Car il allait à Paris… N’est-ce pas la terre promise, la cité des merveilles où chaque Aladin trouve une lampe? Là, toutes les ambitions sont couronnées, tous les rêves se matérialisent, toutes les passions s’épanouissent, il est des assouvissements pour toutes les convoitises.

Partout le bruit, la foule, le luxe, le plaisir.

Quel rêve! Et le cœur de Louis de Clameran se gonflait de désirs, et il lui semblait que les chevaux marchaient plus lentement que des tortues.

Et quand le soir, à l’heure où le gaz s’allume, il sauta de la diligence sur le pavé boueux de Paris, il lui sembla qu’il prenait possession de la grande ville, qu’elle était à lui, qu’il pouvait l’acheter.

Pénétré de son importance, habitué à la déférence des gens des environs, le jeune marquis avait quitté son pays en se disant qu’à Paris, tant par son nom que par sa fortune, il serait un personnage.

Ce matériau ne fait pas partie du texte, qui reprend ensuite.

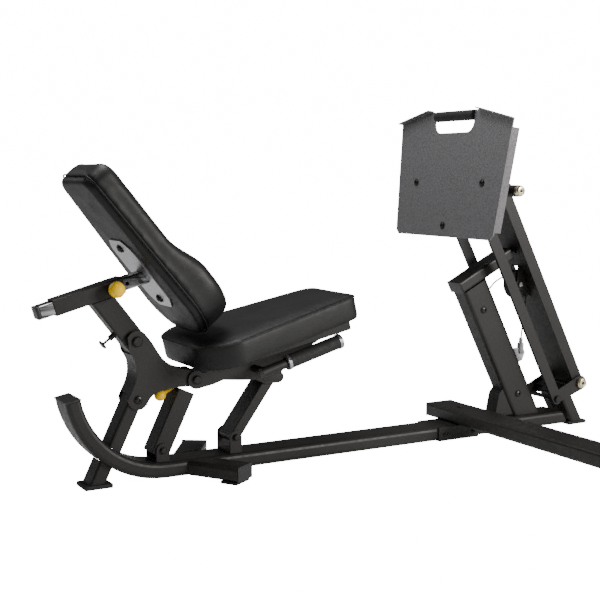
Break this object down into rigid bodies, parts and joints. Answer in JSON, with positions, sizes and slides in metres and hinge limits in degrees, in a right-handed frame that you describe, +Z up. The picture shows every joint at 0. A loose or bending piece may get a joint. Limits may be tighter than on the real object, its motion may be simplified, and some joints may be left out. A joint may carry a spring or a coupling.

L’événement trompa singulièrement son attente. À sa grande surprise il découvrit qu’il n’y avait rien de ce qui, dans la ville immense, constitue une personnalité. Il reconnut qu’au milieu de cette foule indifférente et affairée, il passait aussi perdu, aussi inaperçu qu’une goutte d’eau au milieu d’un torrent.

Mais la peu flatteuse réalité ne pouvait décourager un garçon résolu surtout à donner coûte que coûte satisfaction à ses passions.

Le nom de ses pères n’eut qu’un privilège, désastreux pour son avenir; il lui ouvrit les portes du faubourg Saint-Germain.

Là, il connut un assez bon nombre d’hommes de son âge, tout aussi nobles que lui, dont les revenus égalaient la moitié ou même la totalité de son capital. Presque tous avouaient qu’ils ne se soutenaient que par des prodiges d’habileté et d’économie, et en réglant leurs vices et leurs folies aussi sagement qu’un bonnetier les sorties qu’il fait le dimanche avec sa famille.

Ces propos, et bien d’autres, qui stupéfiaient le nouveau débarqué, ne lui ouvrirent pas les yeux. De ces jeunes gens économiquement prodigues, il s’efforça de copier les dehors brillants, sans songer à imiter leur prudence. Il apprit à dépenser, mais non à compter comme eux.

Il était marquis de Clameran, il s’annonçait comme ayant une grande fortune, il fut bien accueilli; s’il n’eut pas un ami, il eut du moins quantité de connaissances. Au cercle où il fut présenté et reçu dès les premiers jours de son arrivée, il trouva dix complaisants qui se firent un plaisir de l’initier aux secrets de la vie élégante et de corriger ce qu’il pouvait y avoir d’un peu provincial en ses façons d’être ou de penser.